Posted by John | Filed under Steve's Corner
To break it down to its most basic form, the people you are associating with are either building you up (Encouraging and supportive) or dragging you down (discouraging you, non-supportive). I know it sounds so brutal, but it’s true. There are some people who are so supportive, they leave you feeling like you can do anything. Their belief in you instantly propels you to higher levels. Then there are other people who are so blinded by their own fears, limiting beliefs and lack of direction, that over time, they rub off on you… in a toxic or negative way.
They discourage you because they lack their own courage. Sometimes this is painfully obvious and sometimes this is subtle. This does not mean you should abandon your friendships, rather become conscious and selective about where you are investing your time and energy and with whom.
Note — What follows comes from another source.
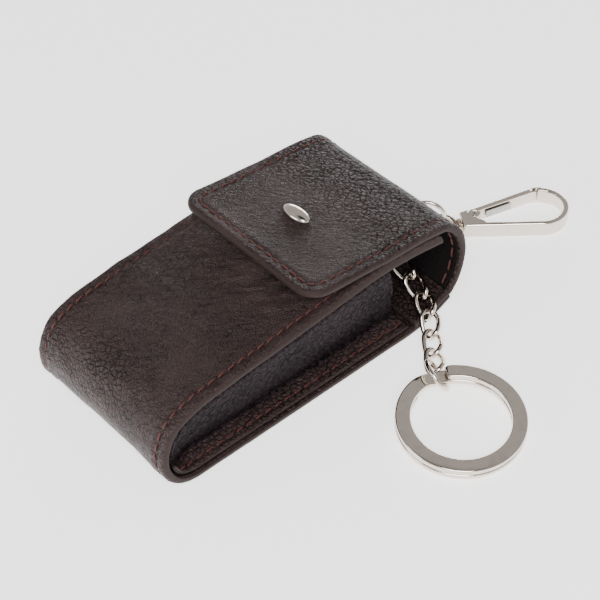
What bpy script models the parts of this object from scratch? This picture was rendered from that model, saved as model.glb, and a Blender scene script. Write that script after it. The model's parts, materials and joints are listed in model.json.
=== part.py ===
"""Leather keychain: a small snap pouch on a chain, with a snap hook and a split ring.

Metres, +Z up. The origin is on the flat underside of the back panel, +Y runs from the toe
towards the hook and +X towards the split ring.
"""
import math

import bmesh
import bpy
from mathutils import Matrix, Vector

# Pouch body
POUCH_LENGTH = 0.0982
POUCH_WIDTH = 0.050
BODY_HEIGHT = 0.0298
TOE_PLACE_SHARE = -0.458
WRAP_LEATHER = 0.0013
STRIP_LEATHER = 0.0012
WRAP_LINING = 0.0008
STRIP_LINING = 0.0007
GUSSET_LEATHER = 0.0009
SEAT_GAP = 0.0003
EDGE_ROUNDING = 0.0003

# Outer face of the wrapped strip: shares of the length from the toe, and of the height
BACK_RISE_SHARES = ((0.950, 0.141), (0.871, 0.034), (0.784, 0.0))
TOE_AND_FRONT_SHARES = (
    (0.102, 0.0), (0.035, 0.081), (0.002, 0.275), (0.004, 0.503), (0.041, 0.711), (0.101, 0.805),
    (0.214, 0.862), (0.397, 0.913), (0.580, 0.970), (0.703, 1.0), (0.825, 0.977), (0.913, 0.936),
)
LINING_STOP_SHARE = 0.815
FOOT_START_SHARE = 0.820

# Outer face of the spine, bottom to top, and of the flap, tip to crease
SPINE_SHARES = (
    (0.944, 0.188), (0.9690, 0.268), (0.9868, 0.379), (0.9970, 0.503),
    (1.0, 0.611), (0.9949, 0.738), (0.9817, 0.852),
)
CREASE_SHARES = (0.9613, 0.946)
FLAP_PLACE_SHARES = (0.4684, 0.4990, 0.5499, 0.6008, 0.6619, 0.7230, 0.8554, 0.8921, 0.9328)
FLAP_LIFT_SHARES = (1.51, 1.32, 1.0, 0.72, 0.42, 0.17, 0.26, 0.26, 0.10)
FLAP_CORNER_RADIUS = 0.006
FLAP_CORNER_BITE = 0.00005
FOLD_GAP = 0.0003

# Gussets: places across the width are measured in from the pouch's side
GUSSET_TAB_INSET = 0.007
GUSSET_CORNER_INSET = 0.0012
GUSSET_CREASE_INSET = 0.0072
GUSSET_TOE_CREASE_INSET = 0.0024
GUSSET_FLANGE_INSET = 0.0006
GUSSET_BEND_RADIUS = 0.0010
GUSSET_BULGE = 0.0009
GUSSET_FRONT_MOUTH_SHARE = 0.737
GUSSET_BACK_MOUTH_SHARE = 0.804
GUSSET_TOE_REACH_SHARE = 0.80

# Magnetic snap
SNAP_PLACE_SHARE = 0.5499
SOCKET_RADIUS = 0.0045
SOCKET_HEIGHT = 0.0013
SOCKET_WALL = 0.0005
SOCKET_FLOOR = 0.0003
MAGNET_BORE_RADIUS = 0.0022
STUD_RADIUS = 0.0040
STUD_PLATE = 0.0004
STUD_NUB_RADIUS = 0.0013
SNAP_TILT_ROOM = 0.00115
SHANK_RADIUS = 0.0010
SHANK_CLEARANCE = 0.0003
WASHER_RADIUS = 0.0040
WASHER_THICKNESS = 0.0003
POCKET_SHARE = 0.5

# Oval ornament on the flap
ORNAMENT_LENGTH = 0.009
ORNAMENT_WIDTH = 0.0045
ORNAMENT_HEIGHT = 0.0013
ORNAMENT_SIDE_PLACE = -0.0015
ORNAMENT_PLACE_SHARE = 0.6568
ORNAMENT_PIN_RADIUS = 0.0005
ORNAMENT_PIN_SPACING = 0.0044

# Eyelet in the spine
EYELET_BORE_RADIUS = 0.0036
EYELET_WALL = 0.0004
EYELET_FLANGE_RADIUS = 0.0053
EYELET_FLANGE = 0.0003
EYELET_HEIGHT_SHARE = 0.42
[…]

I have lifelong friends whom I love dearly, but I feel drained whenever I am around them. They seem to experience the same problems that cycle over and over in their life and they never seem to take responsibility or seek solutions in their own behavior or choices. They don’t read, they don’t listen to self-improvement programs or take action to change their circumstances. They gradually nudge you off course with their negativity.
With those people, I learned to have limited associations. I am able to stay connected but without the negative effects. To become more successful, you’ve got to get around more successful people. This is where you will form many new alliances with other like-minded, big thinkers. One idea, one suggestion or one introduction to a new associate can change your entire life. You cannot afford to spend time with blamers and complainers. I’m telling you, it will rub off on you.